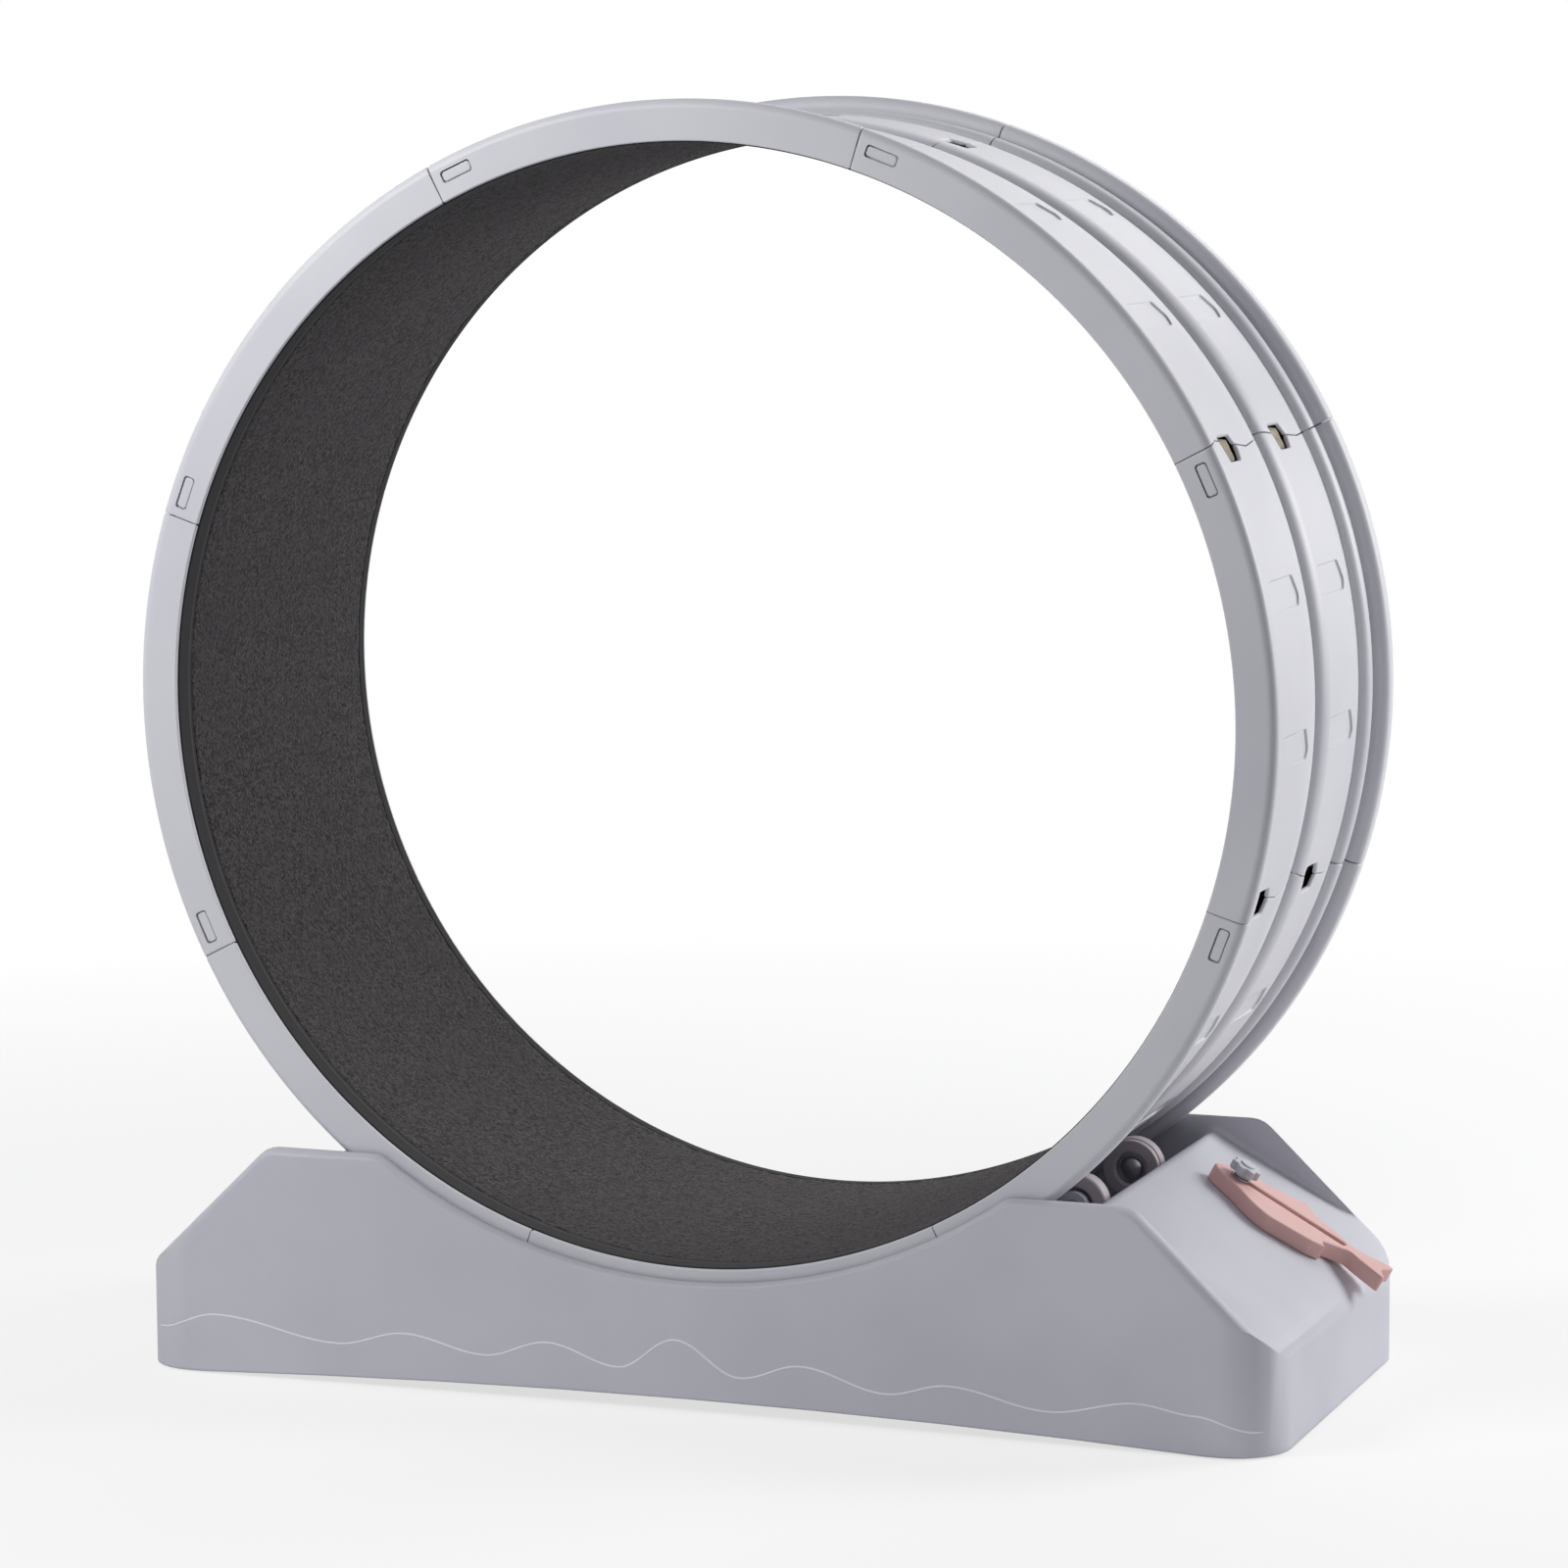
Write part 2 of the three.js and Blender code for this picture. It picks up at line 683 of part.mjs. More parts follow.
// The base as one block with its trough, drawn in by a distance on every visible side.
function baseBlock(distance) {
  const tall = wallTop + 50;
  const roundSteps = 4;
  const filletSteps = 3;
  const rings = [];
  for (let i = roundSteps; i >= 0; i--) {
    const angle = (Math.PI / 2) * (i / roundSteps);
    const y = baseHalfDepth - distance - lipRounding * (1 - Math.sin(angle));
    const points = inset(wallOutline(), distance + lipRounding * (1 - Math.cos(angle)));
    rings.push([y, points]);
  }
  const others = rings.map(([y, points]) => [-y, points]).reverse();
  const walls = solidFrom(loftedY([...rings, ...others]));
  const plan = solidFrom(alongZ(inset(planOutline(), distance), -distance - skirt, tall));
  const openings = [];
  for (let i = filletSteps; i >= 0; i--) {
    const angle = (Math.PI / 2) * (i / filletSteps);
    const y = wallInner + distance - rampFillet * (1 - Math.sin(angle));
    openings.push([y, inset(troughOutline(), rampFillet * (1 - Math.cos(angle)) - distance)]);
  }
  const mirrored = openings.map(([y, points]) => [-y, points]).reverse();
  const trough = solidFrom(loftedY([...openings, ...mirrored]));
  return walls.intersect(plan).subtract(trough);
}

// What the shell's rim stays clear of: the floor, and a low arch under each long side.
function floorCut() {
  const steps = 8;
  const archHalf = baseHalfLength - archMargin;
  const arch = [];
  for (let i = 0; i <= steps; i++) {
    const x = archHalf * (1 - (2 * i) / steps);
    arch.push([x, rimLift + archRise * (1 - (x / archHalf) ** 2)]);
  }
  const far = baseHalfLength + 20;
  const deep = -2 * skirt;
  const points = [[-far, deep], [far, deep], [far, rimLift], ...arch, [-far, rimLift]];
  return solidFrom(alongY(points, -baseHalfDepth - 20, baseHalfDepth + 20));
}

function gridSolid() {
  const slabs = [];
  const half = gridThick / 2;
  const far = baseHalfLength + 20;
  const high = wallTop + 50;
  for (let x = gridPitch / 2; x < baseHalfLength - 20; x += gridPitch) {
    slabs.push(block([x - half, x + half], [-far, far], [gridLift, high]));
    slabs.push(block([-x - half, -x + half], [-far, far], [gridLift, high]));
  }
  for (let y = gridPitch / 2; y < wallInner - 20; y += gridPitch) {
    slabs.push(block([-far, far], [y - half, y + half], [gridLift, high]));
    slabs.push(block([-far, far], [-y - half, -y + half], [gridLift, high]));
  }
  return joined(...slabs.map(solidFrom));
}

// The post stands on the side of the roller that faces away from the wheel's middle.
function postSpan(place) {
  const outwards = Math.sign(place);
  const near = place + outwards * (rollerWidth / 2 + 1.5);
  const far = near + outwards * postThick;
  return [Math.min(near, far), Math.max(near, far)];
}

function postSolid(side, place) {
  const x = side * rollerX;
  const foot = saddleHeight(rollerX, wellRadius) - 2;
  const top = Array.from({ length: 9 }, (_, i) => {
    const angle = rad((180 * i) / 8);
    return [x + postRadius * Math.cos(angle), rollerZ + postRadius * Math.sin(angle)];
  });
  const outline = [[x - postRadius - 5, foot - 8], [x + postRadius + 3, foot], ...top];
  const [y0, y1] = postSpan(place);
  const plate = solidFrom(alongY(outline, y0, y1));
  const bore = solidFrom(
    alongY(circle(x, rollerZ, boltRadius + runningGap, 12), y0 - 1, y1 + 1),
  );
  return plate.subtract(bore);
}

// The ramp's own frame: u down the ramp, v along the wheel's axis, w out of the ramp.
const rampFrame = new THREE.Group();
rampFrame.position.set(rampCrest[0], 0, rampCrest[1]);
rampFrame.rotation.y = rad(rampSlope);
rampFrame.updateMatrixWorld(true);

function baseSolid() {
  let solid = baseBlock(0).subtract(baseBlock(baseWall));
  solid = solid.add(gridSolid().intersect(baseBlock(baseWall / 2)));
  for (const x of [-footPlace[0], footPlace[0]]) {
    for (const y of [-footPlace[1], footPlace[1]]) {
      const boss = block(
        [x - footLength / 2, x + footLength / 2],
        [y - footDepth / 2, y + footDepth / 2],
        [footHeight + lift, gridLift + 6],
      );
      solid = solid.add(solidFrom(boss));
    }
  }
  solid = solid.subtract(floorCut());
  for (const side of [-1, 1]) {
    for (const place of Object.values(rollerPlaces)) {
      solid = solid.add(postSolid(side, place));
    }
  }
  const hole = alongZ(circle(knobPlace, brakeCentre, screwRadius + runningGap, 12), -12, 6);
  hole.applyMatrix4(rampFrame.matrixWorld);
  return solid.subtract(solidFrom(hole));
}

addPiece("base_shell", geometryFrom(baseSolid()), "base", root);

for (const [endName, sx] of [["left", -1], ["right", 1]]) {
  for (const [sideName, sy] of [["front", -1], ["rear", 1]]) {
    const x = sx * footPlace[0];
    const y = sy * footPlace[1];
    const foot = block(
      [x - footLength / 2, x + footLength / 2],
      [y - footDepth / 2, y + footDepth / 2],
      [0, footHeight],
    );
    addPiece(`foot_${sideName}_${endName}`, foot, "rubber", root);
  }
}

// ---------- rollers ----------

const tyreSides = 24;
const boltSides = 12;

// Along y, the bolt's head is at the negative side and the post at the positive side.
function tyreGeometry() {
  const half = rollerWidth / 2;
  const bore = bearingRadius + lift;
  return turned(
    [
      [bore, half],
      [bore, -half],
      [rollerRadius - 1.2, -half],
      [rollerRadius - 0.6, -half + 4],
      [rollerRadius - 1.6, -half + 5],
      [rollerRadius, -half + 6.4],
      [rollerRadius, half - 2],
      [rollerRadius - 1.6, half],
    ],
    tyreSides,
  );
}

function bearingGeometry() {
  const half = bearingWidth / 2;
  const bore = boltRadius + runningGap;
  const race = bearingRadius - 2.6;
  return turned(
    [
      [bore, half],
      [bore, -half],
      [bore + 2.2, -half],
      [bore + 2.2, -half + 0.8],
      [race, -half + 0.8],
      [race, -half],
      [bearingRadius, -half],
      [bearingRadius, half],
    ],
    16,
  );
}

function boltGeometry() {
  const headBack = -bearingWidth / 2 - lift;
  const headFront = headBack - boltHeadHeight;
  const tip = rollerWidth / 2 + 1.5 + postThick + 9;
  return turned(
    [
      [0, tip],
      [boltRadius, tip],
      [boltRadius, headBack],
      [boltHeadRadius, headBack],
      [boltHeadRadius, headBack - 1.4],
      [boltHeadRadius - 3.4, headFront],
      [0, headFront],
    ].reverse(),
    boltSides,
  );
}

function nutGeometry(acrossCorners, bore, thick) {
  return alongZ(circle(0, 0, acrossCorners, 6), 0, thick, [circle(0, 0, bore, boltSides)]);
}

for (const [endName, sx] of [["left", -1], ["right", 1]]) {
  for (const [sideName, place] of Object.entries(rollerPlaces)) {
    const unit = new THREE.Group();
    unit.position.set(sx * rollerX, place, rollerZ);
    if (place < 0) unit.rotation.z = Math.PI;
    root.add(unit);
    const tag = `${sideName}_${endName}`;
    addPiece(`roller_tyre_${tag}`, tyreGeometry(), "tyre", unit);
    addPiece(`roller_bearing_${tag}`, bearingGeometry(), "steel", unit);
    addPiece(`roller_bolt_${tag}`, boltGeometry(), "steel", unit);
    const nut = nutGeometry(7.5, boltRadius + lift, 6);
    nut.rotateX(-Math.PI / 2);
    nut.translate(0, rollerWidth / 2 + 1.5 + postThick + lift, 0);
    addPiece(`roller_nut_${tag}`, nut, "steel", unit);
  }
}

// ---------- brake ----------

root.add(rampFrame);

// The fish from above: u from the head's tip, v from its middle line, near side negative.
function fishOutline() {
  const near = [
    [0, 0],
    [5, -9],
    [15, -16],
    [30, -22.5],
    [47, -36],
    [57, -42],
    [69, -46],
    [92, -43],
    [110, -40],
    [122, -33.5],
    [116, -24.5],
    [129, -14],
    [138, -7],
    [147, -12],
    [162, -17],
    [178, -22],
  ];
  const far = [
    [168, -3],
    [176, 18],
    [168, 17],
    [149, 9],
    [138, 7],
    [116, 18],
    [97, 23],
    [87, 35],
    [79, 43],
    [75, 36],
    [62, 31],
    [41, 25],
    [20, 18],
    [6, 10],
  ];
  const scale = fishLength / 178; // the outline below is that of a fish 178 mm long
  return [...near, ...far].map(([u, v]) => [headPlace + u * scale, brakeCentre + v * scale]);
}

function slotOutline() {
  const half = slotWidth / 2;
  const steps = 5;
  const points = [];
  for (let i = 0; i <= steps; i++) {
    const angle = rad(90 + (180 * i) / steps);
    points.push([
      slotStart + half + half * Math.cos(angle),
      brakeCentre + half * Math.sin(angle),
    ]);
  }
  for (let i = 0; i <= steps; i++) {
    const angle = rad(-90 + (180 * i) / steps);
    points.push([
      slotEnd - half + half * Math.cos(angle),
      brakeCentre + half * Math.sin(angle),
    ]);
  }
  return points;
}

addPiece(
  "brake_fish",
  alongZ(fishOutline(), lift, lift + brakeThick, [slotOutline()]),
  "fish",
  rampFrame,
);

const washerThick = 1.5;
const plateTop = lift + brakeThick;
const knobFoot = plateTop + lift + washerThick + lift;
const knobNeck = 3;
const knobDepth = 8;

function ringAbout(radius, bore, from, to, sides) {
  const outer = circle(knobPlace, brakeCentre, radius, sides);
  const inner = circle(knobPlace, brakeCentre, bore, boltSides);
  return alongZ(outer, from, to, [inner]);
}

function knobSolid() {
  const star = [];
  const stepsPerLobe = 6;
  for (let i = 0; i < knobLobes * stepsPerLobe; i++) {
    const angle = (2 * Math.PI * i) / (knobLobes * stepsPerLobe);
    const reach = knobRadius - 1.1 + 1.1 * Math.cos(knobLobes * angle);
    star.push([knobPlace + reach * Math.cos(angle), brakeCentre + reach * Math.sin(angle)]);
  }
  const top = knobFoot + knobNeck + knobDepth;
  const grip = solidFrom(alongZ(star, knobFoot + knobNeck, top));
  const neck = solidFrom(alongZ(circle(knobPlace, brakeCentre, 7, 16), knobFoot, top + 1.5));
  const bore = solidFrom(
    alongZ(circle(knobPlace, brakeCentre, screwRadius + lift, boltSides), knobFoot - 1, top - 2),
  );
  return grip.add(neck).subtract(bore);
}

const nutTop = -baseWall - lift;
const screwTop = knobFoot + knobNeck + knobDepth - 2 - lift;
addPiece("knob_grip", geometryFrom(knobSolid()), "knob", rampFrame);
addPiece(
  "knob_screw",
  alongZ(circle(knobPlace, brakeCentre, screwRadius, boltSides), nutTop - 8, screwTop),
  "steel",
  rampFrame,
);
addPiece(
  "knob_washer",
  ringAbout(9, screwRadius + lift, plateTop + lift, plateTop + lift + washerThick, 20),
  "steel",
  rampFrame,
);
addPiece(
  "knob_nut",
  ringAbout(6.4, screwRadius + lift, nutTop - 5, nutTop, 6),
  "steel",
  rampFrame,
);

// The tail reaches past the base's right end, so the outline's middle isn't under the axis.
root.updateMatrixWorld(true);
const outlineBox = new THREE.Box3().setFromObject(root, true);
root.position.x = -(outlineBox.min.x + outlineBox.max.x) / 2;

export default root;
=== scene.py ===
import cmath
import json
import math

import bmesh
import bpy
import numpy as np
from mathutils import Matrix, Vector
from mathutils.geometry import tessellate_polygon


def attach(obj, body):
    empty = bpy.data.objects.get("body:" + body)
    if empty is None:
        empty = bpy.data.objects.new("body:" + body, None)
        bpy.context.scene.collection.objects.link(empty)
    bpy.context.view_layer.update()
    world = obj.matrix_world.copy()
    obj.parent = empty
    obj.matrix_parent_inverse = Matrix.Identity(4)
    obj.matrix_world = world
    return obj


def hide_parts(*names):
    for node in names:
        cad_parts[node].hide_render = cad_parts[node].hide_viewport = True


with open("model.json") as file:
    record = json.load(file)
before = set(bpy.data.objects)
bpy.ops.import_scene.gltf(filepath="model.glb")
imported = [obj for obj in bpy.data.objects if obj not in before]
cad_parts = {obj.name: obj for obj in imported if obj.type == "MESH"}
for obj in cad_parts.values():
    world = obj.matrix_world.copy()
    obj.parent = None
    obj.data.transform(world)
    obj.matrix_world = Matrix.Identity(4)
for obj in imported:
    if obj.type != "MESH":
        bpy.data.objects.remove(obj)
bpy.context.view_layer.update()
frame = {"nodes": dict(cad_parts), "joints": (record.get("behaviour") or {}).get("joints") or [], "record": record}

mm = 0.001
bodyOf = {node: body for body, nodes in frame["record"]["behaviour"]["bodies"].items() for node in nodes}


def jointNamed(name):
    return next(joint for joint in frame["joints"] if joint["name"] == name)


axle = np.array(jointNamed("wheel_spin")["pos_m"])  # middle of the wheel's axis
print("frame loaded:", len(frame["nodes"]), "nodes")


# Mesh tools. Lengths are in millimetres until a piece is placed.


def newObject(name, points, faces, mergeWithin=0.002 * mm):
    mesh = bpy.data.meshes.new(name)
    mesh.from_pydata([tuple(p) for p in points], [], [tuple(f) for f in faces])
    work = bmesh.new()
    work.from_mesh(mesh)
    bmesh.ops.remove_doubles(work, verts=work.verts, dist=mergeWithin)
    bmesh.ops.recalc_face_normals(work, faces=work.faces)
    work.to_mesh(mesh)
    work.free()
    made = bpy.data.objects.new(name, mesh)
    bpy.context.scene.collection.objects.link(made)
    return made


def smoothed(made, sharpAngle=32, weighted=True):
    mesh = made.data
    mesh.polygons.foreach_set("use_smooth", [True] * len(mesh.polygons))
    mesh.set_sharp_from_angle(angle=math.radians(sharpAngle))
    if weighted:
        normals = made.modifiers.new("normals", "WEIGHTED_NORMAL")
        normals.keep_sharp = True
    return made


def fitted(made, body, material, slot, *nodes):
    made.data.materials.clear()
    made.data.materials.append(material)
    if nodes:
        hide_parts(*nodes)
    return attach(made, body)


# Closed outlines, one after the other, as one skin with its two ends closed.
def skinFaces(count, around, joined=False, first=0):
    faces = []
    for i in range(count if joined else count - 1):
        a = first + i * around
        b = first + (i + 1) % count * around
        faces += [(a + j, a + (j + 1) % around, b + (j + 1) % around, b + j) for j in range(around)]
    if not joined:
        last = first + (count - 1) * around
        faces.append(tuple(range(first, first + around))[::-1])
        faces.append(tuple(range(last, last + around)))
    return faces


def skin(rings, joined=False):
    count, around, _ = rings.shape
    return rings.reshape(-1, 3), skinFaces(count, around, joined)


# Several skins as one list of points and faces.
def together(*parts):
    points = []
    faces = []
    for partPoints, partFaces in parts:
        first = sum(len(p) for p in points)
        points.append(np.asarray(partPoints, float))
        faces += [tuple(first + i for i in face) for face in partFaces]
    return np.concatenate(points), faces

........

Exactly and exclusively, reproduce the lines that start at the line containing "const nutTop = -baseWall - lift;" and end at the line containing "obj.matrix_world = Matrix.Identity(4)", inclusive of both.

const nutTop = -baseWall - lift;
const screwTop = knobFoot + knobNeck + knobDepth - 2 - lift;
addPiece("knob_grip", geometryFrom(knobSolid()), "knob", rampFrame);
addPiece(
  "knob_screw",
  alongZ(circle(knobPlace, brakeCentre, screwRadius, boltSides), nutTop - 8, screwTop),
  "steel",
  rampFrame,
);
addPiece(
  "knob_washer",
  ringAbout(9, screwRadius + lift, plateTop + lift, plateTop + lift + washerThick, 20),
  "steel",
  rampFrame,
);
addPiece(
  "knob_nut",
  ringAbout(6.4, screwRadius + lift, nutTop - 5, nutTop, 6),
  "steel",
  rampFrame,
);

// The tail reaches past the base's right end, so the outline's middle isn't under the axis.
root.updateMatrixWorld(true);
const outlineBox = new THREE.Box3().setFromObject(root, true);
root.position.x = -(outlineBox.min.x + outlineBox.max.x) / 2;

export default root;
=== scene.py ===
import cmath
import json
import math

import bmesh
import bpy
import numpy as np
from mathutils import Matrix, Vector
from mathutils.geometry import tessellate_polygon


def attach(obj, body):
    empty = bpy.data.objects.get("body:" + body)
    if empty is None:
        empty = bpy.data.objects.new("body:" + body, None)
        bpy.context.scene.collection.objects.link(empty)
    bpy.context.view_layer.update()
    world = obj.matrix_world.copy()
    obj.parent = empty
    obj.matrix_parent_inverse = Matrix.Identity(4)
    obj.matrix_world = world
    return obj


def hide_parts(*names):
    for node in names:
        cad_parts[node].hide_render = cad_parts[node].hide_viewport = True


with open("model.json") as file:
    record = json.load(file)
before = set(bpy.data.objects)
bpy.ops.import_scene.gltf(filepath="model.glb")
imported = [obj for obj in bpy.data.objects if obj not in before]
cad_parts = {obj.name: obj for obj in imported if obj.type == "MESH"}
for obj in cad_parts.values():
    world = obj.matrix_world.copy()
    obj.parent = None
    obj.data.transform(world)
    obj.matrix_world = Matrix.Identity(4)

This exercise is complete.